Jackson’s title character is introduced in the throes of dementia, relying on help from his nephew (Omar Miller), who is murdered early on. Lacking a caretaker, Ptolemy forms a bond with an orphaned teenager, Robyn (Dominique Fishback), before he meets a doctor (“Justified’s” Walton Goggins) offering him a second chance: An experimental drug treatment that has the ability to restore Ptolemy’s memories, at least temporarily.

Based on the 2010 novel by Walter Mosley, who also serves as an executive producer, the narrative meanders before reaching that point, which opens up a series of flashbacks as his memories flood back, including Ptolemy’s family history and long-dormant recollections of the horrors that they faced.

Those sequences operate on a parallel track with Ptolemy using the time he has left to try and determine who killed his nephew, seeking to exact vengeance before the wonder drug fades and it becomes too late.

The concept creates a showy role for Jackson — alternately exhibiting rage and confusion as he struggles against the vagaries of his own mind, while playing the character at different ages — and the latest opportunity to admire Fishback, who continues to build a resume of knockout supporting performances that has included HBO’s “The Deuce” and “Judas and the Black Messiah.”

Still, the oscillation between past and present already feels like an overused device, and the temporary nature of Ptolemy’s treatments — backsliding between them — undercuts the story’s momentum before it can reach a not-wholly-satisfying conclusion.

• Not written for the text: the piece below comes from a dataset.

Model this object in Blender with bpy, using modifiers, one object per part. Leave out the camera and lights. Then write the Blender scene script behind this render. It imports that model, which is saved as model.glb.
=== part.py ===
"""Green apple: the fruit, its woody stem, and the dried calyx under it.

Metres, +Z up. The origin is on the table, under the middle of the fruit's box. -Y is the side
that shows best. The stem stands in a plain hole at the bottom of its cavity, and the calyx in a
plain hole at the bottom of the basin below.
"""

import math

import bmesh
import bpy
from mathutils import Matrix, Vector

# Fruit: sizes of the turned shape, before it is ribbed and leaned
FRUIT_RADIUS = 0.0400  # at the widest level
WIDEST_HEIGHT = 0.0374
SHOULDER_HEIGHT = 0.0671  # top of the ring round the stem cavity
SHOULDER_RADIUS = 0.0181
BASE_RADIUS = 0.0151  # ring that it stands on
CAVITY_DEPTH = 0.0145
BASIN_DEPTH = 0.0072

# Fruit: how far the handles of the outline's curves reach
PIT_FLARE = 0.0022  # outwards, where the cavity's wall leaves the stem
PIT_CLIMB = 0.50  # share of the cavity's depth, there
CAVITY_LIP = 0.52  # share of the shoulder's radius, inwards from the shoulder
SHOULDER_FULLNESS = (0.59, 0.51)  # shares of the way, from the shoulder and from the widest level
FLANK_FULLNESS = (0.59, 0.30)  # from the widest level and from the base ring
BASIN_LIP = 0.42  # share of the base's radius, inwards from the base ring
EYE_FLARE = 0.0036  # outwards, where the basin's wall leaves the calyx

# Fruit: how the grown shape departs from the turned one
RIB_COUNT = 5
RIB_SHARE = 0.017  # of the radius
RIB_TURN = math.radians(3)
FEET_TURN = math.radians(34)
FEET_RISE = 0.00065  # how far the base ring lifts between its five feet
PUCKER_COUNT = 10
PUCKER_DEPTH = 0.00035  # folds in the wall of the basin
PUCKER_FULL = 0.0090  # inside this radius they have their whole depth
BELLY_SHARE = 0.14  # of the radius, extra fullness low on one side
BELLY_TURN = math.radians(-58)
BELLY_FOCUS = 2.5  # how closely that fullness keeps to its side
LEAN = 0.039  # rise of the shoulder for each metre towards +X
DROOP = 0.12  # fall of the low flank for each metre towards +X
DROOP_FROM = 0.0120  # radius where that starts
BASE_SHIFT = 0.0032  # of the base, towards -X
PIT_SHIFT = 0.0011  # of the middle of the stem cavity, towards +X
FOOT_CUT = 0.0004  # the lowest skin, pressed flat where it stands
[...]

Streaming has become the ideal place for big names like Jackson to bring passion projects, affording them creative freedom and the chance to flesh out stories that would garner less attention as independent films, assuming they get made at all. As for the services, the publicity and prestige render considerations about actual viewership secondary, not that those figures are regularly disclosed.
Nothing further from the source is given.